A Juneau photographer was among 100 or so shutterbugs worldwide taking pictures of natural subjects for a book documenting the first day of the year 2000. Jeff Gnass joined folks producing images for a coffee-table book, ``Daybreak 2000.'' Others were at work in Kenya, Australia, Chile, Patagonia, New Zealand and a bunch of other places where it was probably warmer on New Year's dawn.
It wasn't that bug, but the Superstation's TV coverage of Anchorage's changeover to the year 2000 had a few glitches. The camera trying to cover the big midnight fireworks display was stationed so its view was largely blocked by a building. And at one point, one of the two on-the-scene hosts asked if it wasn't time for the countdown to the new year. He'd missed midnight, his co-host had to explain.

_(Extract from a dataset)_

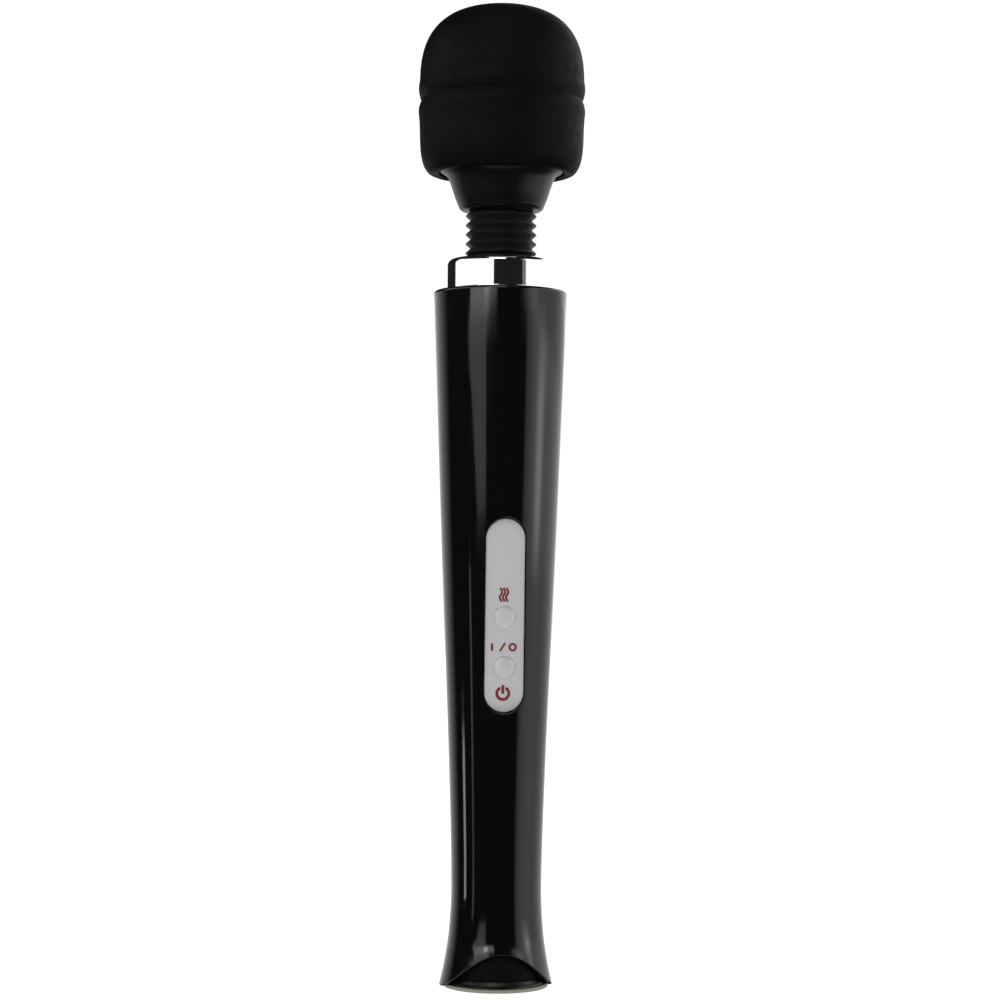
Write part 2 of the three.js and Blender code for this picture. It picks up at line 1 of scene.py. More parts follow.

Those headed out for a bottle in Anchorage on New Year's Eve may have come up empty. Most of the city's liquor stores closed early after discussions with community councils searching for ways to combat public drunkenness. Retailers say it won't cost them much, since most party-goers will have made their purchases earlier in the evening.
That left-out feeling
When it's dark and wet outside, we Alaskans like to turn to a good book. So some of us might think it natural that we cast our ballots in The New Yorker Book Awards, which offers a grand prize trip to the London Sunday Times' Festival of Literature (held in the Welsh countryside), plus some time in the paper's hometown. But alas, the contest is ``void outside the 48 contiguous states.'' So if you want to ``be part of the largest literary event in the world'' (The New Yorker promises 45,000 readers and writers), you'll have to shell out the $5,000 grand prize value yourself.
Sitka on display
In the center of the mantel in the White House's Green Room sits a bit of Alaska that was seen by tens of thousands of visitors over the holidays. A scale model of Sheldon Jackson College's Allen Auditorium is part of the exhibit ``Holiday Treasures at the White House.'' We hope the full-sized auditorium, which is slated for major renovation, fares better than another item model-maker Bill Kleinert made in miniature - the SS Titanic.
How dumb is dumb?
If you ask The New York Times Magazine, it refers you to comments some experts - doctors in Alaska. One doc in Valdez talked about a snowboarder who tried to jump a 20-foot crevasse. Another in Anchorage referred to a snowmobiler who set his rig on fire to warm himself after a bone-breaking accident. It exploded.